Ferido por fogo amigo e sucessivas derrotas no Congresso, Levy sofre na Fazenda. Os amigos recomendam que saia do governo. Mas não existe, até agora, um sucessor à altura para ele
Era noite de quarta-feira, 30 de setembro, no Palácio da Alvorada. Mas não uma noite qualquer. Cansada, a presidente Dilma Rousseff ouvia as instruções daquele que pavimentou por duas vezes sua entrada no cargo máximo da República. Lula dava
os últimos retoques na composição ministerial que seria anunciada no
dia seguinte. Havia escolhido seus homens para os cargos-chave: Jaques Wagner ocuparia a Casa Civil, Ricardo Berzoini, a Secretaria de Governo, e, mais importante, Aloizio Mercadante seria escanteado para o Ministério da Educação, no lugar do breve Renato Janine Ribeiro.
O ex-presidente voltava a emplacar seus soldados mais fiéis no núcleo
duro do governo. Faltava apenas uma mudança – que Lula, pacientemente,
enxertava na cabeça da sucessora: tirar Joaquim Levy do Ministério da Fazenda e substituí-lo por Henrique Meirelles,
ex-presidente do Banco Central. “Você sabe que não gosto dele. Você
sabe disso”, disse a presidente, referindo-se a Meirelles, seu desafeto
desde os tempos em que ocupava a Casa Civil. Lula, que conhece a alma de
Dilma, arrematou: “E você lá gosta do Levy?”. A resposta de Dilma foi
um misto de contração facial e dar de ombros que bem situa o ministro no ranking afetivo da presidente.
Escalado para ser o general do ajuste fiscal, Levy viu sua patente de
negociador com o Congresso decair a ponto de ele ser visto hoje como um
soldado com uma missão apenas: costurar uma peça orçamentária crível.
Os poucos parlamentares do PT e da base governista que antes reconheciam o ministro como baluarte do governo na tentativa de enfrentar a crise, agora já não veem com maus olhos seu abandono. “O problema do Levy é tomar banho de mar na praia errada. Ele não dialoga com o governo nem com o Congresso. O linguajar técnico é importante, mas a forma como se passa a mensagem também é. Ele não percebe isso”, diz um parlamentar que até o início de outubro defendia o ministro com unhas e dentes pelos cantos da Esplanada. Dialogar é verbo amplo para descrever o que o Congresso espera de um chefe da Fazenda.

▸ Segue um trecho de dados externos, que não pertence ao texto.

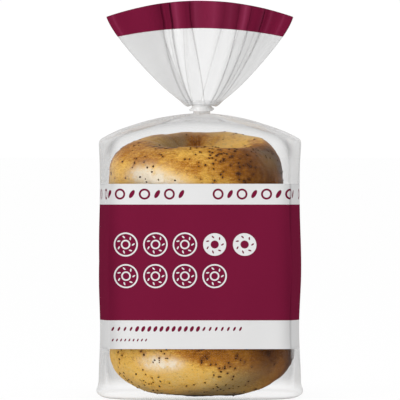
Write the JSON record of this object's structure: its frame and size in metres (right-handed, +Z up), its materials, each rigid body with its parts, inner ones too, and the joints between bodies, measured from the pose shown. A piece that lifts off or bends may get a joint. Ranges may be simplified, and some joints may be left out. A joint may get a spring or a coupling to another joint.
{
  "type": "bag of bagels",
  "caption": "Clear printed bag holding a stack of seeded bagels, pulled in to a tied neck and opening above it into a flat fan.",
  "frame": {"origin": "on the surface that the bag stands on, under the middle of the stack", "axes": "+Z up along the stack towards the mouth of the bag, +X along the bag's width to the right of a viewer in front, -Y out of the bag's front"},
  "size_m": [0.1198, 0.1118, 0.2294],
  "materials": {
    "film": "thin clear film with maroon and off-white print, soft gloss, fine creases",
    "tie": "clear band, wrapped once round the neck",
    "crust": "baked golden crust, smooth and a little shiny, browner in patches",
    "poppy_seed": "dry matt dark seed"
  },
  "bodies": {
    "root": {"bag": "film", "neck_tie": "tie"}
  },
  "joints": []
}
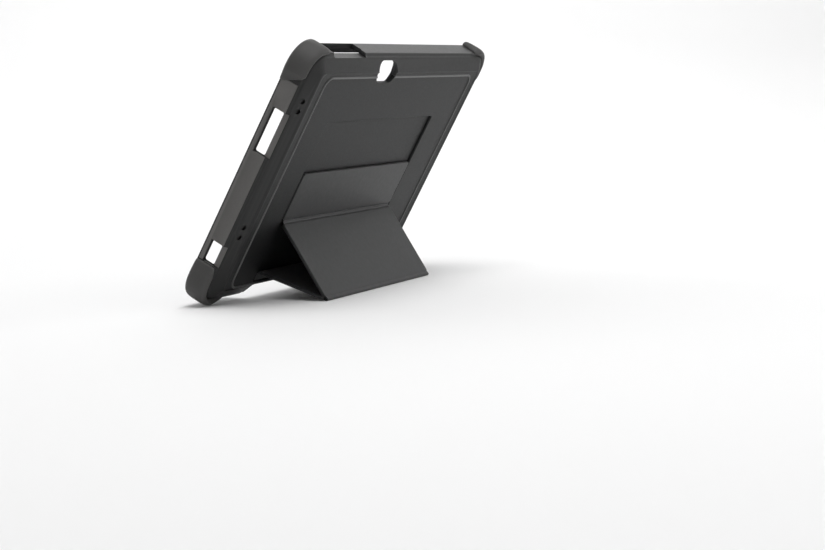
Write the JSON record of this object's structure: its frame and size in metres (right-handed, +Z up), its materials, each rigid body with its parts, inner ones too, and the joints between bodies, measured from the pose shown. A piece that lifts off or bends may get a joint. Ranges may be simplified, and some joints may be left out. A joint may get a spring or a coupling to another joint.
{
  "type": "tablet case",
  "caption": "Rugged tablet tray case with bumper corners, shock pads, port cut-outs and a folding triangular stand on its back.",
  "frame": {"origin": "middle of the floor area covered, on the floor that the lower bumpers and the stand's foot rest on", "axes": "+X along the long side, towards the side with the ports; +Y from the open screen side towards the back and the stand; +Z up"},
  "size_m": [0.287, 0.1032, 0.1684],
  "materials": {
    "soft_shell": "fine matt grain",
    "back_plastic": "matt, finely textured",
    "side_grip": "matt",
    "liner": "satin facets",
    "satin_band": "satin",
    "blue_pad": "satin",
    "stand_skin": "matt coated sheet",
    "board": "pressed fibre board",
    "steel": "plated"
  },
  "bodies": {
    "case": {"back_panel": "back_plastic", "corner_bumper_bottom_left": "soft_shell", "corner_bumper_bottom_right": "soft_shell", "corner_bumper_top_left": "soft_shell", "corner_bumper_top_right": "soft_shell", "floor_panel": "liner", "grip_band": "satin_band", "keeper_plate": "steel", "shock_liner": "liner", "shock_pad_bottom_left": "blue_pad", "shock_pad_bottom_right": "blue_pad", "shock_pad_top_left": "blue_pad", "shock_pad_top_right": "blue_pad", "side_grip_left": "side_grip", "side_grip_right": "side_grip", "soft_frame": "soft_shell", "stand_anchor": "stand_skin"},
    "base": {"base_hinge_bead": "stand_skin", "base_outer_skin": "stand_skin", "base_board": "board", "base_inner_skin": "stand_skin"},
    "leg": {"foot_bead": "stand_skin", "leg_outer_skin": "stand_skin", "leg_board": "board", "leg_inner_skin": "stand_skin"},
    "flap": {"fold_bead": "stand_skin", "flap_outer_skin": "stand_skin", "flap_board": "board", "flap_inner_skin": "stand_skin", "flap_magnet_1": "steel", "flap_magnet_2": "steel", "flap_magnet_3": "steel"}
  },
  "joints": [
    {"name": "base_fold", "type": "hinge", "parent": "case", "child": "base", "pos_m": [0.004, -0.02392, 0.01795], "axis": [1, 0, 0], "range_deg": [0, 79.5]},
    {"name": "leg_fold", "type": "hinge", "parent": "base", "child": "leg", "pos_m": [0.004, 0.02573, 0.0012], "axis": [1, 0, 0], "range_deg": [-140.72, 0]},
    {"name": "flap_fold", "type": "hinge", "parent": "leg", "child": "flap", "pos_m": [0.004, -0.00431, 0.05106], "axis": [1, 0, 0], "range_deg": [-119, 0]}
  ],
  "couplings": [
    {"joint": "leg_fold", "follows": "base_fold", "ratio": -1.7699}
  ]
}
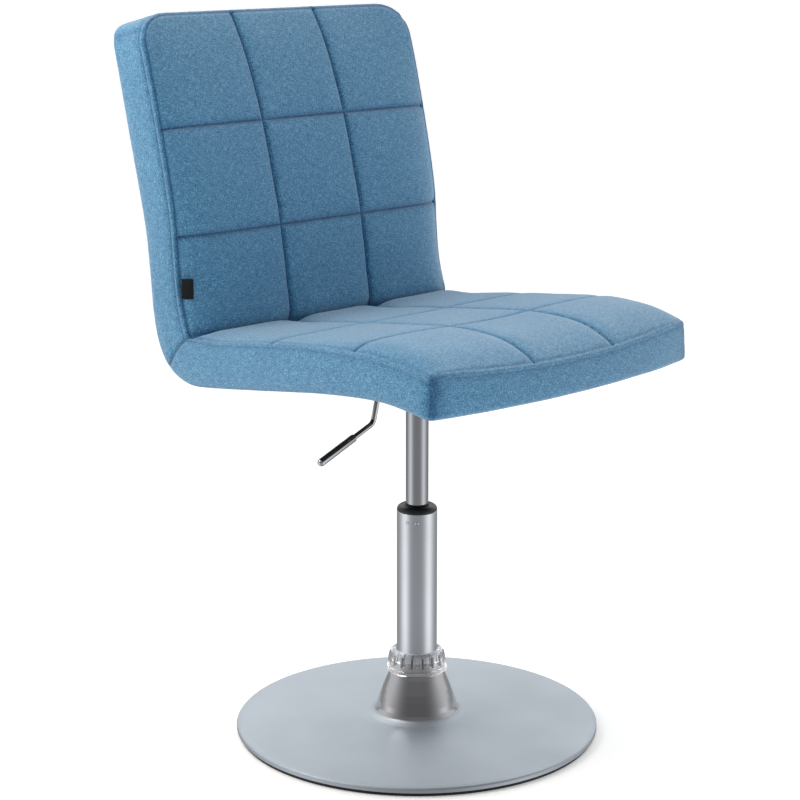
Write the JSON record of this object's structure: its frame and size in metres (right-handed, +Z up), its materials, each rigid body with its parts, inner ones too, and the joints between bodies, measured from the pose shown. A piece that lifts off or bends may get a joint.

Num mundo ideal, a função do ministro seria preparar o arcabouço técnico para a articulação governista conseguir aprovar projetos que considere relevantes para a economia. No Brasil de hoje, com uma presidente fraca e uma base aliada dividida, exige-se de um titular da Fazenda esforços muito maiores. Ele será considerado forte se for capaz de transitar no Congresso com a destreza de um parlamentar, usando como ferramenta de convencimento não apenas tabelas de cálculos, mas, sobretudo, pequenos gestos como uma visita a um gabinete de deputado, para um café despretensioso. Na engenharia da política, atitudes prosaicas podem fortalecer ou dinamitar pontes.